▸ Aim of the exercise: The exercise asks for every line of the data to be reproduced exactly.

* Begin Information supplied *

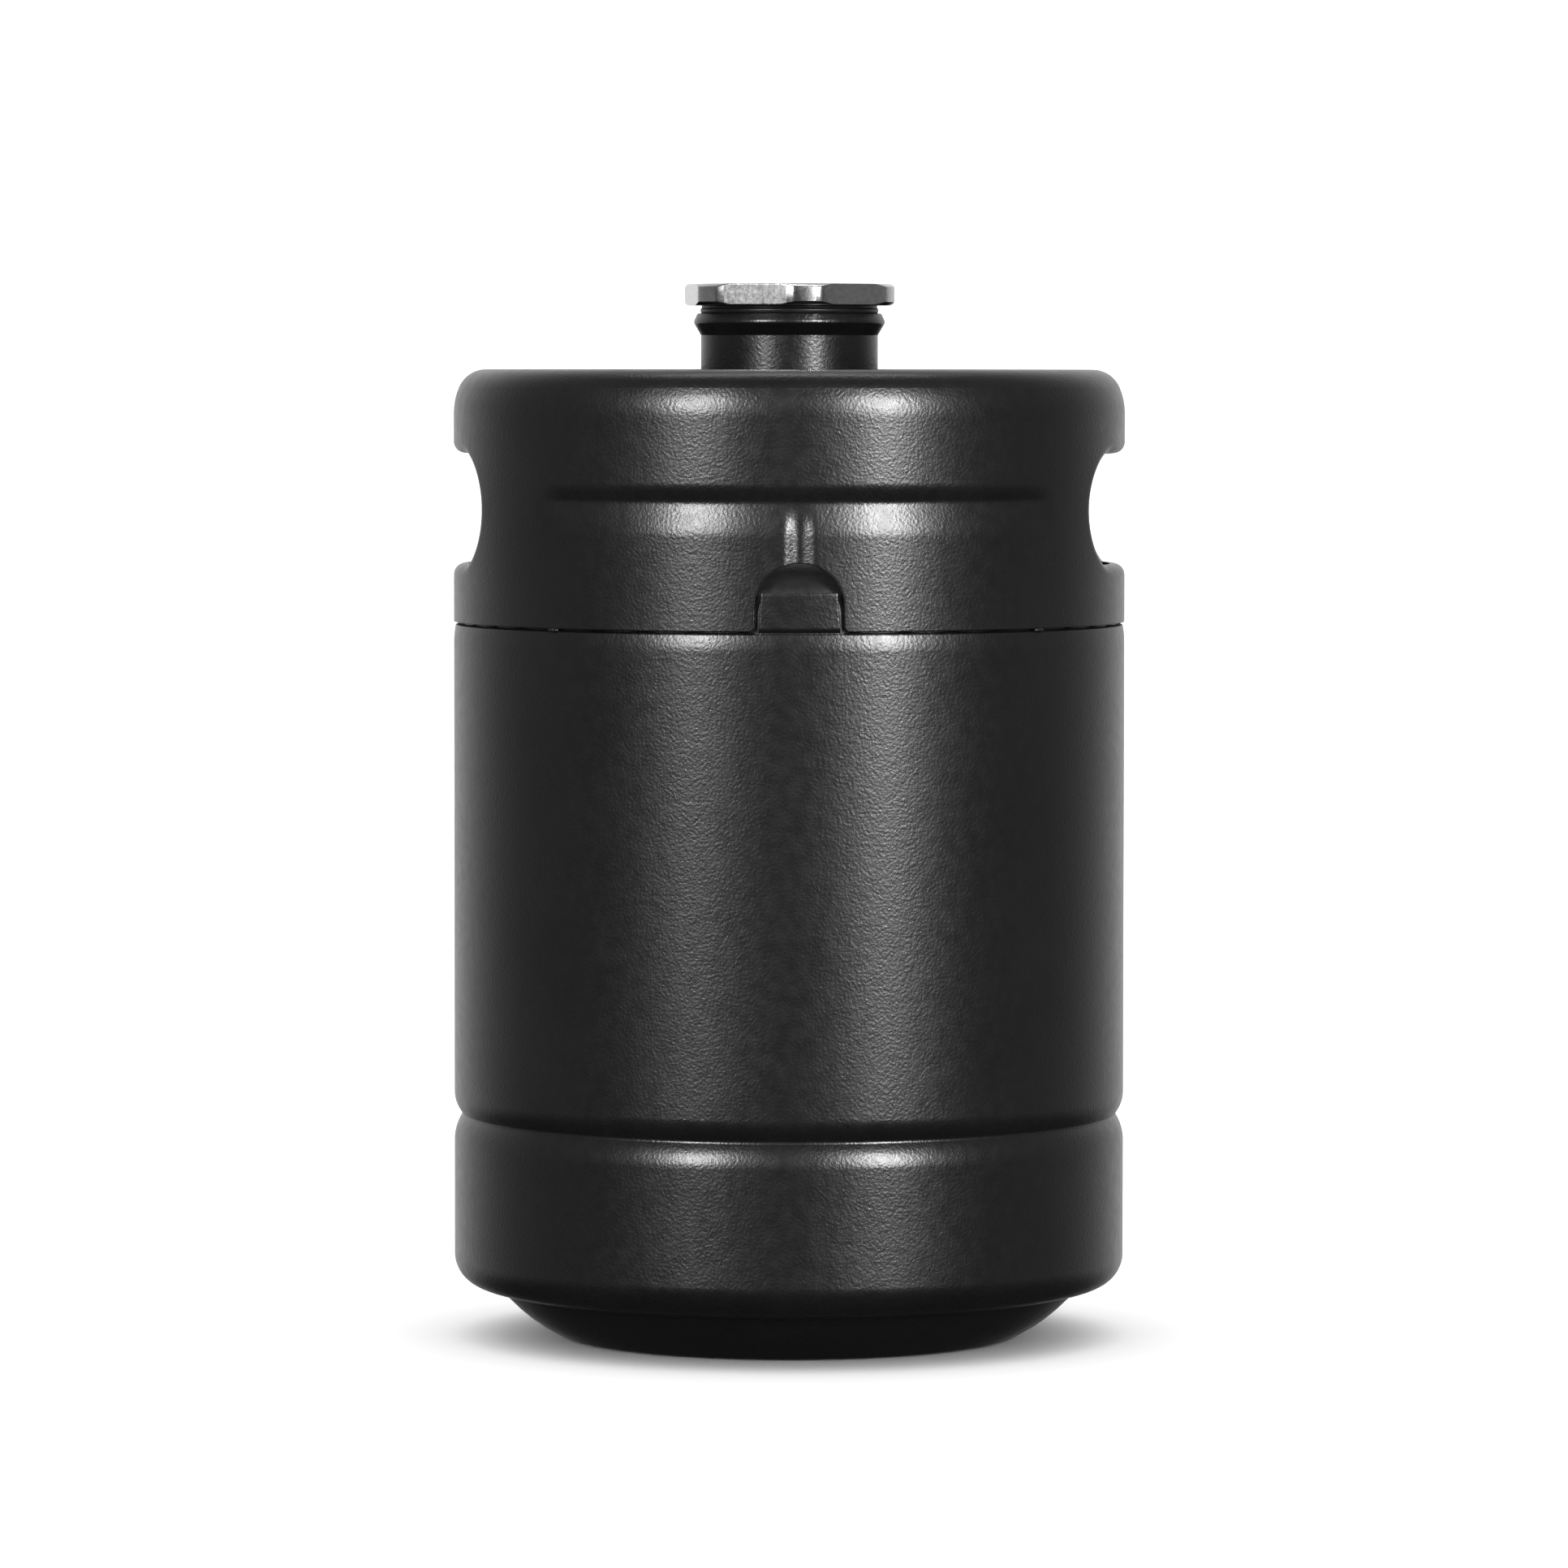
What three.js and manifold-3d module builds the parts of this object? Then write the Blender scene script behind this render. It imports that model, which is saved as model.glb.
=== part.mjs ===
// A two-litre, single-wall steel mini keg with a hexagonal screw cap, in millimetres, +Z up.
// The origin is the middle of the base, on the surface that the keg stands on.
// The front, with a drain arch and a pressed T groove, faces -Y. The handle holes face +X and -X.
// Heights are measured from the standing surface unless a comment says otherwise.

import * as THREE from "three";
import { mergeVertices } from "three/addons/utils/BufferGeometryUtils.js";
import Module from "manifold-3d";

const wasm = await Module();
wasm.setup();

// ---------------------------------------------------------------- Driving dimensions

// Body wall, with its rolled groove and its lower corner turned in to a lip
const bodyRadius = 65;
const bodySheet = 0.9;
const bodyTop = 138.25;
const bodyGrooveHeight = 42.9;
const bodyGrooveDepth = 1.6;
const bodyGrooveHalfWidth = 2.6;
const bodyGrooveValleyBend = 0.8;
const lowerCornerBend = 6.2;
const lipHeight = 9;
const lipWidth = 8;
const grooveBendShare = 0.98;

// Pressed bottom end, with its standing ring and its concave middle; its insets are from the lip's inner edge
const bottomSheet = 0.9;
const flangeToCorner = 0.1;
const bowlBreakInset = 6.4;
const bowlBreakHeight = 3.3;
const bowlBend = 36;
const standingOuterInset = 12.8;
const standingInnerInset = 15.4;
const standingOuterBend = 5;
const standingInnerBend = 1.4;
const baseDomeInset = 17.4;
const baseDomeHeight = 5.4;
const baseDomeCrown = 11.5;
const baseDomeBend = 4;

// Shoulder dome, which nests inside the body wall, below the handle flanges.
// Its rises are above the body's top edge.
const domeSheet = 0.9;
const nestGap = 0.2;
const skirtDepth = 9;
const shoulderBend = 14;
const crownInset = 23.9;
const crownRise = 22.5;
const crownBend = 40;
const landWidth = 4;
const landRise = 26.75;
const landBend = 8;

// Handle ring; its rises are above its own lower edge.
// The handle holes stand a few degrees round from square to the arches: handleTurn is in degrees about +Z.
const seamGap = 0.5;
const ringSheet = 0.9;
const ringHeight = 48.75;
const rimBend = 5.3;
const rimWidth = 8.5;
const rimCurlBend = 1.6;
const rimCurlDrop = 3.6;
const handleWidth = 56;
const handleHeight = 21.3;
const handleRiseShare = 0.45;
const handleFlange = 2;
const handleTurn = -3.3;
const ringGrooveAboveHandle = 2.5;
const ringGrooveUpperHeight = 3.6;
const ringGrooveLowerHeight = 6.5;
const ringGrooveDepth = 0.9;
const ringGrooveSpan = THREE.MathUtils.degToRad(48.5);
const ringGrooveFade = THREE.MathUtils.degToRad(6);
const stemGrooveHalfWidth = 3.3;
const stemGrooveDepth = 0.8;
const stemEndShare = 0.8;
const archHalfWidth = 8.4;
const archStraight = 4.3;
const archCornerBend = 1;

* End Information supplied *

▸ Complete response:
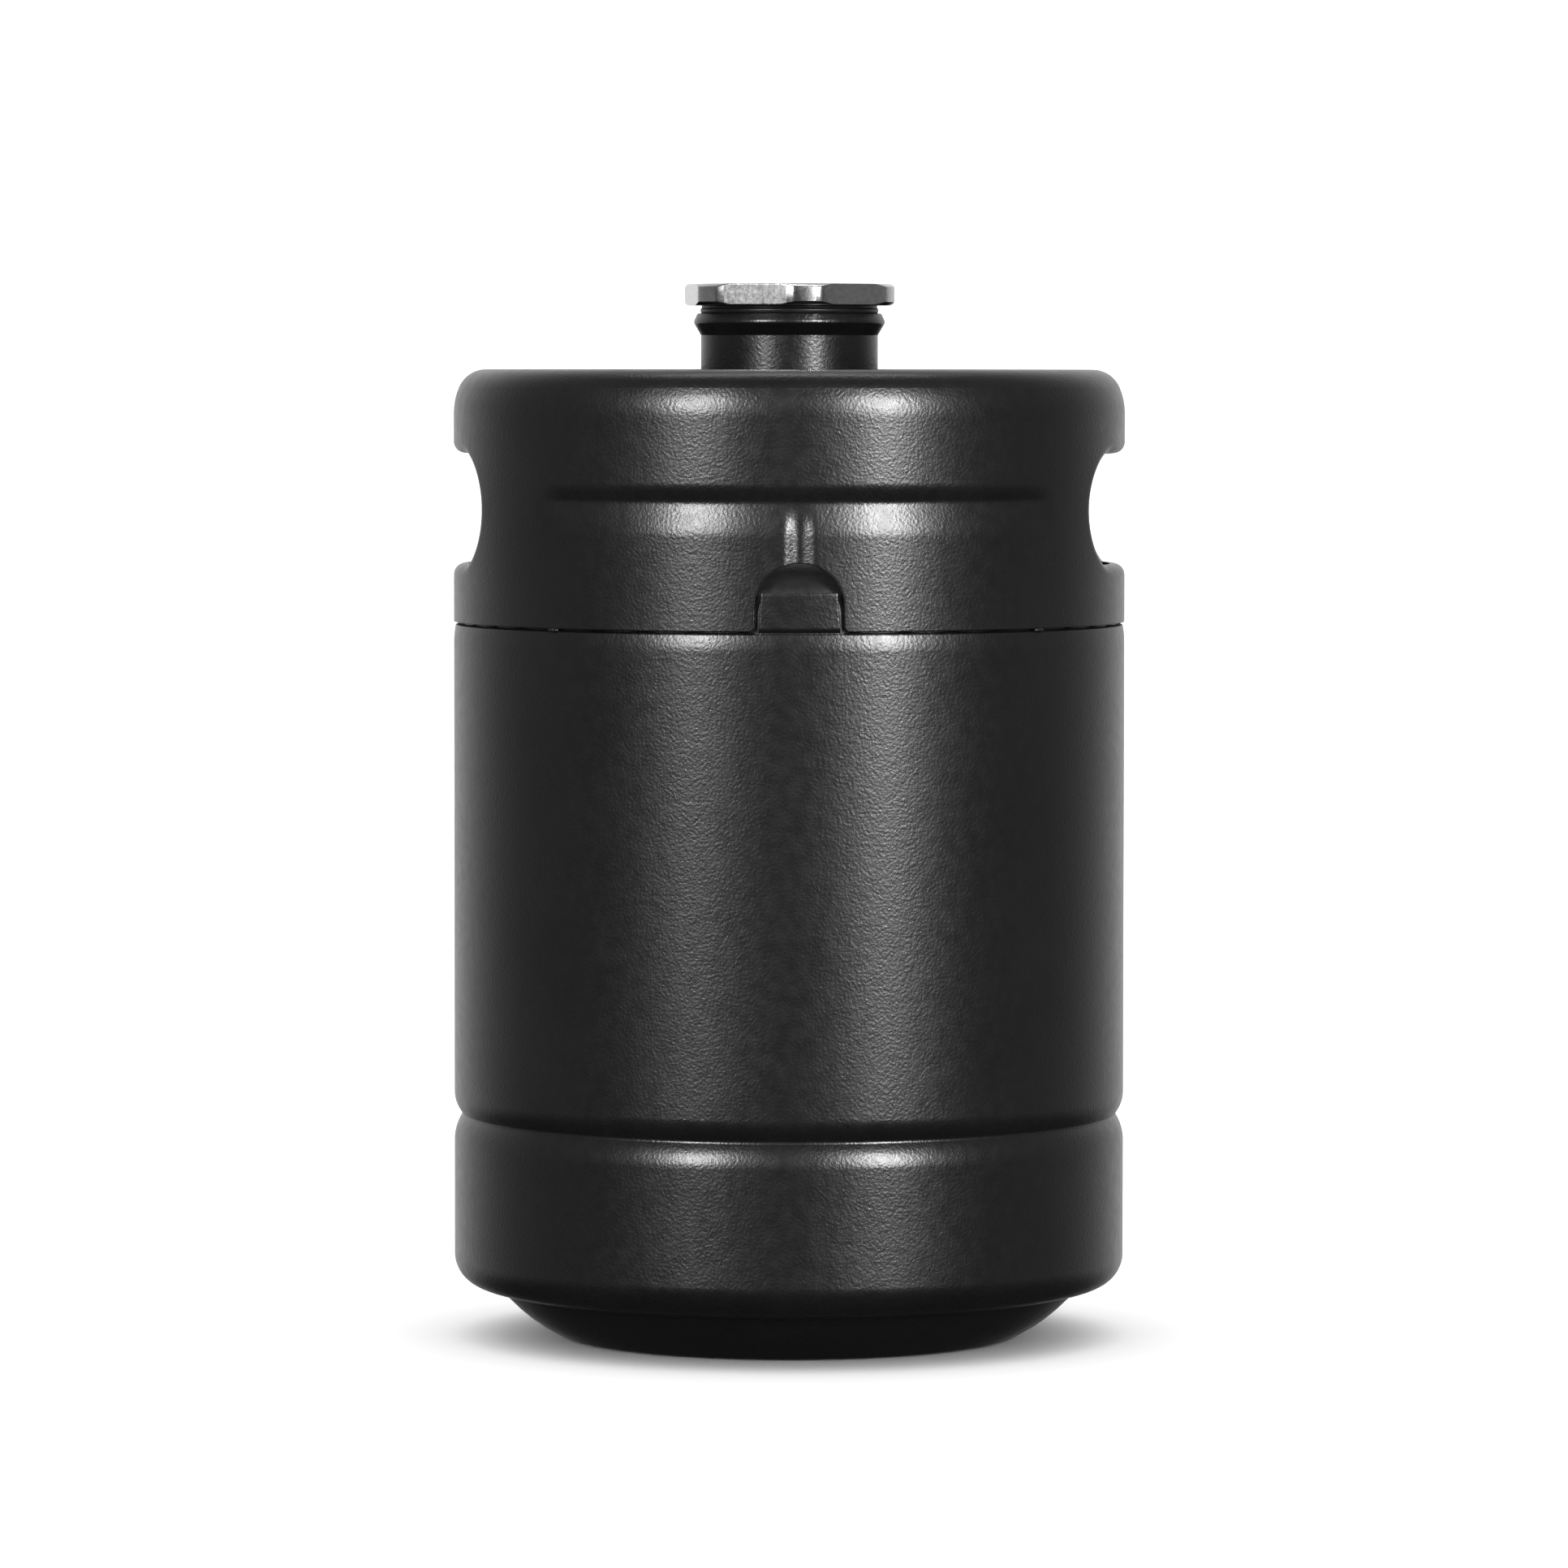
What three.js and manifold-3d module builds the parts of this object? Then write the Blender scene script behind this render. It imports that model, which is saved as model.glb.
=== part.mjs ===
// A two-litre, single-wall steel mini keg with a hexagonal screw cap, in millimetres, +Z up.
// The origin is the middle of the base, on the surface that the keg stands on.
// The front, with a drain arch and a pressed T groove, faces -Y. The handle holes face +X and -X.
// Heights are measured from the standing surface unless a comment says otherwise.

import * as THREE from "three";
import { mergeVertices } from "three/addons/utils/BufferGeometryUtils.js";
import Module from "manifold-3d";

const wasm = await Module();
wasm.setup();

// ---------------------------------------------------------------- Driving dimensions

// Body wall, with its rolled groove and its lower corner turned in to a lip
const bodyRadius = 65;
const bodySheet = 0.9;
const bodyTop = 138.25;
const bodyGrooveHeight = 42.9;
const bodyGrooveDepth = 1.6;
const bodyGrooveHalfWidth = 2.6;
const bodyGrooveValleyBend = 0.8;
const lowerCornerBend = 6.2;
const lipHeight = 9;
const lipWidth = 8;
const grooveBendShare = 0.98;

// Pressed bottom end, with its standing ring and its concave middle; its insets are from the lip's inner edge
const bottomSheet = 0.9;
const flangeToCorner = 0.1;
const bowlBreakInset = 6.4;
const bowlBreakHeight = 3.3;
const bowlBend = 36;
const standingOuterInset = 12.8;
const standingInnerInset = 15.4;
const standingOuterBend = 5;
const standingInnerBend = 1.4;
const baseDomeInset = 17.4;
const baseDomeHeight = 5.4;
const baseDomeCrown = 11.5;
const baseDomeBend = 4;

// Shoulder dome, which nests inside the body wall, below the handle flanges.
// Its rises are above the body's top edge.
const domeSheet = 0.9;
const nestGap = 0.2;
const skirtDepth = 9;
const shoulderBend = 14;
const crownInset = 23.9;
const crownRise = 22.5;
const crownBend = 40;
const landWidth = 4;
const landRise = 26.75;
const landBend = 8;

// Handle ring; its rises are above its own lower edge.
// The handle holes stand a few degrees round from square to the arches: handleTurn is in degrees about +Z.
const seamGap = 0.5;
const ringSheet = 0.9;
const ringHeight = 48.75;
const rimBend = 5.3;
const rimWidth = 8.5;
const rimCurlBend = 1.6;
const rimCurlDrop = 3.6;
const handleWidth = 56;
const handleHeight = 21.3;
const handleRiseShare = 0.45;
const handleFlange = 2;
const handleTurn = -3.3;
const ringGrooveAboveHandle = 2.5;
const ringGrooveUpperHeight = 3.6;
const ringGrooveLowerHeight = 6.5;
const ringGrooveDepth = 0.9;
const ringGrooveSpan = THREE.MathUtils.degToRad(48.5);
const ringGrooveFade = THREE.MathUtils.degToRad(6);
const stemGrooveHalfWidth = 3.3;
const stemGrooveDepth = 0.8;
const stemEndShare = 0.8;
const archHalfWidth = 8.4;
const archStraight = 4.3;
const archCornerBend = 1;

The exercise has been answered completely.